C’est par les mots reproduits ci-dessus, signés de Simone de Beauvoir, que débute le texte publié le 5 avril 1971 dans le n° 334 du Nouvel Observateur. Dans ce Manifeste dit des « salopes », 343 femmes célèbres, actrices, écrivaines, sociologues… déclarent s’être fait avorter. Le geste est fort. L’avortement étant illégal, les signataires s’exposent à des poursuites pouvant aller jusqu’à l’emprisonnement, comme de nombreux médecins ayant pratiqué des Ivg eurent à le subir dans les années 1970.

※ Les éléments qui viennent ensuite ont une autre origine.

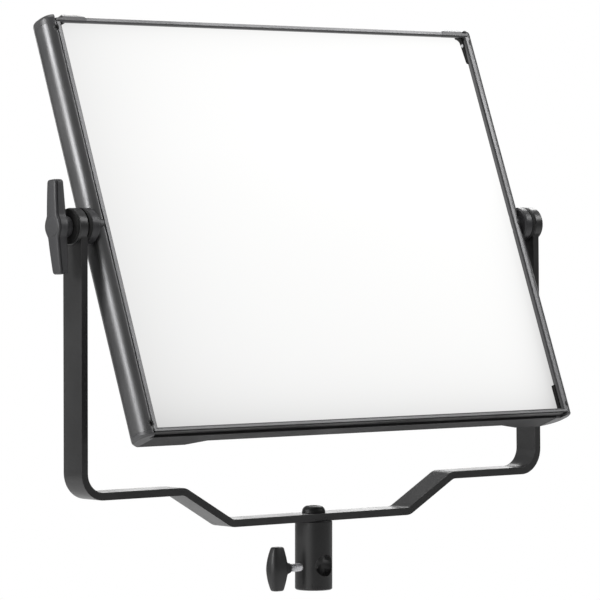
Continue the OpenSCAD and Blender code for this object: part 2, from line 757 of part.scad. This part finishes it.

Parmi les 343, l’avocate Gisèle Halimi qui, en octobre et novembre 1972, plaide au procès de Bobigny. Cinq femmes y sont jugées : Marie-Claire, mineure, pour avoir avorté suite à un viol commis par un camarade de lycée, et quatre femmes majeures dont sa mère Michèle Chevalier. L’audience se tient le 8 novembre 1972 et de nombreuses personnalités de tous horizons sont venues soutenir les inculpées.
Ce procès suscite des débats passionnés. Des centaines d’articles et d’émissions sont consacrées à l’affaire. Le greffe de Bobigny reçoit des lettres et des pétitions demandant la relaxe des inculpées, ce qu’elles obtiendront. Le 9 janvier 1973, le président de la République Georges Pompidou admet que la législation est dépassée, tout en déclarant que l’Ivg le « révulse ». Il demande que le débat sur la contraception et l’avortement s’ouvre avec l’ensemble des représentants de la société.
Le retentissement considérable du procès aboutit en 1975 à la loi Veil qui dépénalise l’Ivg lors des dix premières semaines de grossesse, délai porté depuis à quatorze semaines d’aménorrhée en 2001.